## Your instructions
Locate every line in the material below that has the word "joints". Copy each of those lines.

## Data for processing
--*--
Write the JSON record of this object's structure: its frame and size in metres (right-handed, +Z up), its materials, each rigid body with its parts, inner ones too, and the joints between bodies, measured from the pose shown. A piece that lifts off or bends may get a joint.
--*--
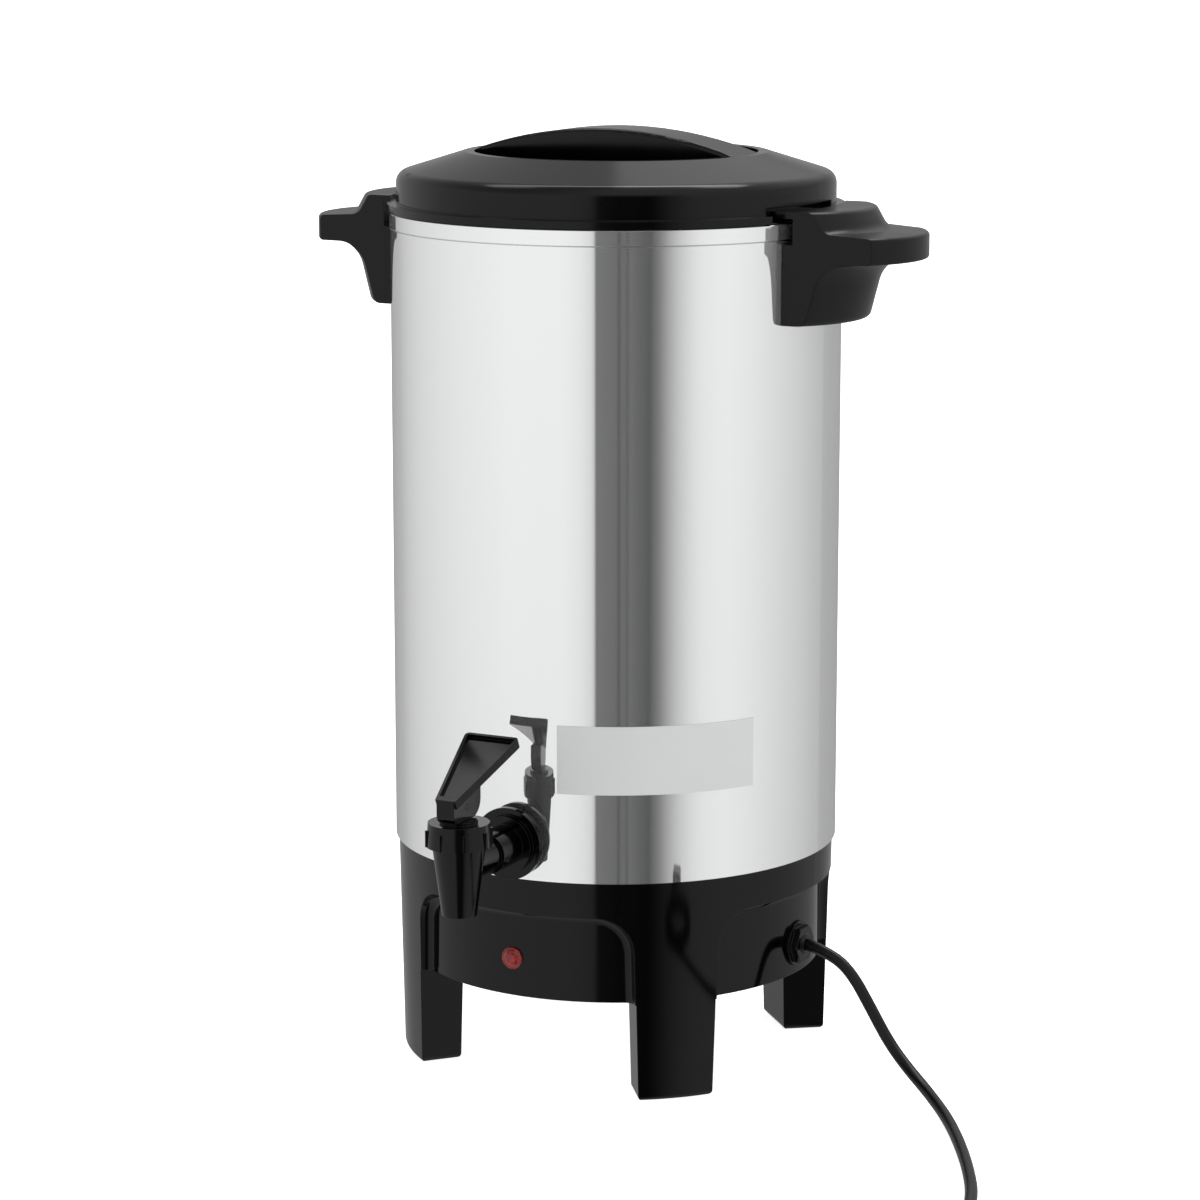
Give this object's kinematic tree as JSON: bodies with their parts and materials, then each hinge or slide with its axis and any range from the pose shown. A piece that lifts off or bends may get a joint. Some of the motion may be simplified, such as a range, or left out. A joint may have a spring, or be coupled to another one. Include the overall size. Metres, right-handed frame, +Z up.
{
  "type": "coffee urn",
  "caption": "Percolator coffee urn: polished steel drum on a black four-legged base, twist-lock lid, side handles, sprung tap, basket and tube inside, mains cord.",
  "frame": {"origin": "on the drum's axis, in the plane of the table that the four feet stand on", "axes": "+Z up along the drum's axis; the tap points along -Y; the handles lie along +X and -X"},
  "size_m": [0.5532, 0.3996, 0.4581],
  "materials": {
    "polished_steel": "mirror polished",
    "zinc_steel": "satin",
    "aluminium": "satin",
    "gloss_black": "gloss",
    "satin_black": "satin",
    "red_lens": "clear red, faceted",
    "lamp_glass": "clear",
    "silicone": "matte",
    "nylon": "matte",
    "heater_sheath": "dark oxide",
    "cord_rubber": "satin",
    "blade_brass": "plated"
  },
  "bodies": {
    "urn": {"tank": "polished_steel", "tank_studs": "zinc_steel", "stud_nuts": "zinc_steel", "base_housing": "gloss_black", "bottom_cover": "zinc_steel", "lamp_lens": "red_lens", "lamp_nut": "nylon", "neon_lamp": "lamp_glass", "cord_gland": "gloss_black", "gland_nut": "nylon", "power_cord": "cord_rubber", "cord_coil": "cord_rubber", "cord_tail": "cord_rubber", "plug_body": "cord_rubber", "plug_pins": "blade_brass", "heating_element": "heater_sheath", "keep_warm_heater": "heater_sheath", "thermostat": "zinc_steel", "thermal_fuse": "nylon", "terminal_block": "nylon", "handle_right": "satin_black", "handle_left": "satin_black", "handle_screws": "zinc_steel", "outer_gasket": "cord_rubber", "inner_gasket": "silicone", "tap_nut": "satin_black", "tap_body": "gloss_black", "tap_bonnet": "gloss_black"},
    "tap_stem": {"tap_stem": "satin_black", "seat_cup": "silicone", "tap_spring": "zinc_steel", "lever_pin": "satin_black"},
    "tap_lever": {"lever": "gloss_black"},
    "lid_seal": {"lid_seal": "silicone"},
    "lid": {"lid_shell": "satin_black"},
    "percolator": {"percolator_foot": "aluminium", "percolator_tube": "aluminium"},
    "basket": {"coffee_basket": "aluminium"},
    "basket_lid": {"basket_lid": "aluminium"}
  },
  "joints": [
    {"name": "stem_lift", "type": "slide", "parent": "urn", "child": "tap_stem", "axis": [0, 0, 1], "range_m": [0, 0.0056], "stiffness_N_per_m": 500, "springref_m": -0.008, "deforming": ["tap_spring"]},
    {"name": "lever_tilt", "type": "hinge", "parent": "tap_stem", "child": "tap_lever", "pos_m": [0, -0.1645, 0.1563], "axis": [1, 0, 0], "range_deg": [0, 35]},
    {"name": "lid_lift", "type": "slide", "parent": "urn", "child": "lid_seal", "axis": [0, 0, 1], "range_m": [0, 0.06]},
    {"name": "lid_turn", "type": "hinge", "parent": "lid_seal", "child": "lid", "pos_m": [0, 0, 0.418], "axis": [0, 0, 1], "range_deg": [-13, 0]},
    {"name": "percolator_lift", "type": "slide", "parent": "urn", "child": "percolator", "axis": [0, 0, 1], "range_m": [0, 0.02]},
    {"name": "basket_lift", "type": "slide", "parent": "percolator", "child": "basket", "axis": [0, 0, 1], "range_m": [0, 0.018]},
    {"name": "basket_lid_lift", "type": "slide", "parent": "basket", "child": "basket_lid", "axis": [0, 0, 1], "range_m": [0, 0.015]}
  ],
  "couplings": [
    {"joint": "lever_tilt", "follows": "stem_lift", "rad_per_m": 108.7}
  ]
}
--*--
## Response for this exercise
Write the JSON record of this object's structure: its frame and size in metres (right-handed, +Z up), its materials, each rigid body with its parts, inner ones too, and the joints between bodies, measured from the pose shown. A piece that lifts off or bends may get a joint.
  "joints": [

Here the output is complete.